In 1841, the 56-year-old Daniel "Swartkoppies" Jacobus Erasmus arrived with his family in the area that is now Centurion, South Africa. The area in Centurion including the Midvaal area was originally occupied by the Mogale clan and still has an active land claim over it. This land was seized and they were forcibly removed. A later retelling of history says they sold the land. Like his ancestor Pieter, Daniel moved into a farm, which he named Zwartkop/Swartkoppies after his nickname. But unlike his pioneering ancestor Daniel didn't find the farm site on his own. The place was recommended to him by his eldest son Daniel Elardus Erasmus. Elardus had happened into the area during an elephant hunt in 1831. He had found the area congenial for farming: there were great grazing grounds, pristine rivers and the absence of malaria. Taking his son's advice, Daniel acquired a large piece of land and settled down. Daniel Elardus Erasmus settled on the farm Doornpoort in the area that is now known as Irene and other members of the family acquired other farms around the Pretoria area.

==Young years==
'van Straat' Erasmus was born on April 5, 1830 in the later Bedford, South Africa district in the Eastern Cape to Lourens Johannes Erasmus (born January 16, 1800) and Johanna Elisabeth van Straten (born January 3, 1807) who were Voortrekkers and fought the Zulus in Natal. Lourens Erasmus moved from Natal to eastern Transvaal before 1842 to settle on the Steelpoort River and was Volksraad member and field cornet for Ohrigstad. He then moved to the upper part of the Elands River near the later Premier Mine.

==Career==
His son Daniel Jacobus Erasmus fought for the government in the Transvaal civil war (1862-1864) against Stephanus Schoeman. The Transvaal Volksraad elected Daniel Erasmus to its executive council on June 21, 1870. After the Keate Award in October 1871 (the British seizure of the Kimberley diamond fields by Robert W. Keate, then Lieutenant-Governor of the British Colony of Natal), Transvaal president Marthinus Wessel Pretorius resigned and the Volksraad chose Erasmus as acting state president on November 21, 1871.
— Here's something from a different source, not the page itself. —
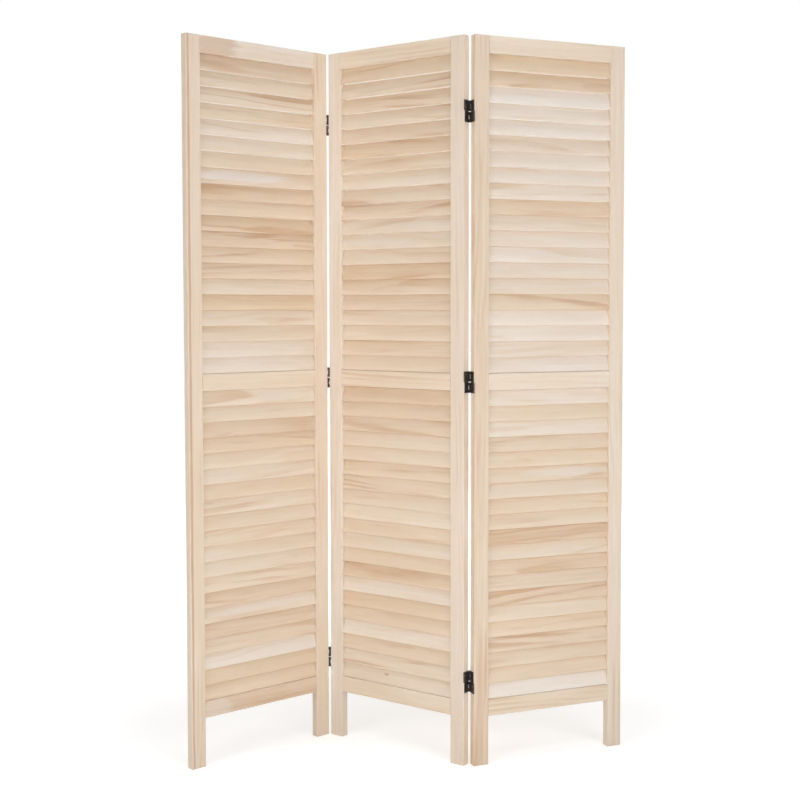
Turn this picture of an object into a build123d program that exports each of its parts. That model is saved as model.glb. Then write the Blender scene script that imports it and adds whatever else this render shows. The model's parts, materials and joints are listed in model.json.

===Acting President 1871-1872===
As president Erasmus protested against the Keate Award and the southwestern boundaries, sent a commission under Piet Joubert to settle relations with the Swazi people, and introduced obligatory printed passes for Bantu individuals wishing to leave the Transvaal. He proposed treaties of trade and friendship with the new German emperor William I and with Orange Free State, drafted with its president Johannes Brand, and also a secret offensive and defensive alliance with the Orange Free State. Only the trade and friendship treaty with the Orange Free State was ratified by both states in May and August 1871. However, Erasmus' plan to unite the South African Republic and the Orange Free State failed. Brand was invited to accept the candidature for the Transvaal presidency by a delegation presenting 2,886 Transvaal signatures in support. But Brand declined and proposed Reverend Thomas François Burgers of Hanover instead who was duly elected, in spite of the opposition by Erasmus and Paul Kruger. Erasmus stayed on the Transvaal executive council but resigned soon after Burgers assumed office on July 1, 1872.

===Middelburg===
In 1883 he was commander of the Middelburg Commando in the war against the native Mapog (father of Nyabêla), and represented Middelburg in the Transvaal Volksraad from 1884 to 1886. He was a member of the commission establishing the boundary between the Transvaal and Portuguese East Africa. In the Second Boer War (1899 - 1902) he was one of the commanders in charge of the defense of Pretoria.

==Private life==
Erasmus married twice, first to Margaretha Maria Steenkamp (died 1874) and later to Hebra (Helena) Margaretha Smuts, who together gave him some eight children. The eldest son, Louw Erasmus, was killed during the Second Boer War in the Battle of Bakenlaagte on October 30, 1901.